Die gemeinsame Nutzung der Martinskirche durch die Reformierten und Katholiken führte zu zahlreichen Konflikten. Da die pfälzische Regierung die katholische Konfession unverhohlen bevorzugte, nutzten die Katholiken die neue Situation und nahmen rücksichtslos den Kirchenschlüssel und den Zugang zu den Kirchenglocken in Besitz. Der reformierte Pfarrer von Neckarelz musste sogar sein Pfarrhaus dem katholischen Amtsbruder überlassen.
Da das Simultaneum nicht nur in Neckarelz sondern in der gesamten Pfalz zu zahllosen Konflikten führte, setzte Kurfürst Johann Wilhelm eine Kommission ein, die im Jahre 1705 die pfälzische Religionsdeklaration erließ. Danach sollten die Kirchen und das gesamte Kirchenvermögen im Verhältnis 5 : 2 zwischen Reformierten und Katholiken aufgeteilt werden. (Die Minderheit der Lutheraner wurde bei dieser Teilung nicht berücksichtigt.) In Städten, wo nur eine Kirche zur Verfügung stand, musste diese so aufgeteilt werden, dass den Katholiken der Chor und den Reformierten das Kirchenschiff zufiel. (In Mosbach wurde diese Teilung 1708 durch Errichtung der Trennmauer endgültig.)
In Neckarelz wurde die Martinskirche den Reformierten zugesprochen, doch weigerten sich die Katholiken bis Oktober 1707, bis sie die Martinskirche zurück gaben.
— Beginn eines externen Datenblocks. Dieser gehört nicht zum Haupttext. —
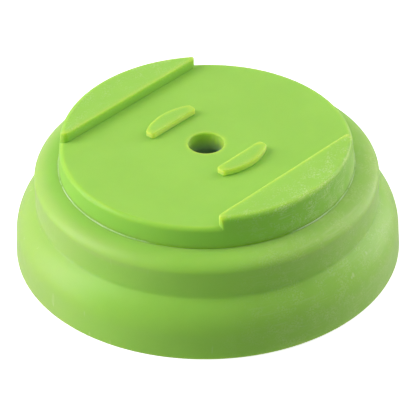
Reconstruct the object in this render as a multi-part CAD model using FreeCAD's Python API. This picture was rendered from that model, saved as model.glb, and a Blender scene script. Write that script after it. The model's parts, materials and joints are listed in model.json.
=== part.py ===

Am Sonntag, dem 9. Oktober 1707, war es endlich so weit, dass die katholische Gemeinde in feierlicher Prozession mit dem Allerheiligsten aus der Martinskirche in das Tempelhaus zog. Seit diesem Tag ist das Tempelhaus katholische Kirche von Neckarelz, aber nur die ehemalige Burgkapelle, die heute den Chor der Kirche bildet. Die Haupträume des Gebäudes dienten weiter als Scheune und Speicher für die landwirtschaftlichen Abgaben.
Man kann sich leicht vorstellen, dass die beengte Kapelle für die wachsende Zahl der Katholiken viel zu klein war. Die Pfarrei richtete daher wiederholt Bittbriefe an den Kurfürsten als Besitzer des Gebäudes, das ganze Tempelhaus zur Verfügung zu stellen. Erst 1731 wurde die Bitte erhört. Mit großer Begeisterung (und einem finanziellen Beitrag des Kurfürsten) machten sich die Katholiken in den nächsten Jahren an die Arbeit und bauten die Johanniterburg in eine barocke Dorfkirche um, so wie sie im Wesentlichen noch heute sich zeigt. Aber erst im Mai 1737 wurde sie vom Würzburger Weihbischof Johann Bernhard Meyer feierlich geweiht. Sie erhielt das Patrozinium "Mariä Himmelfahrt" (oder Aufnahme Mariens in den Himmel). An der Nordwand hängt heute noch das damalige Altarbild des barocken Hochaltars mit einer Darstellung der Himmelfahrt Mariens. Das Bild wurde geschaffen von dem Maler Leunenschloß und ist ein Geschenk des Würzburger Fürstbischofs Friedrich Karl von Schönborn.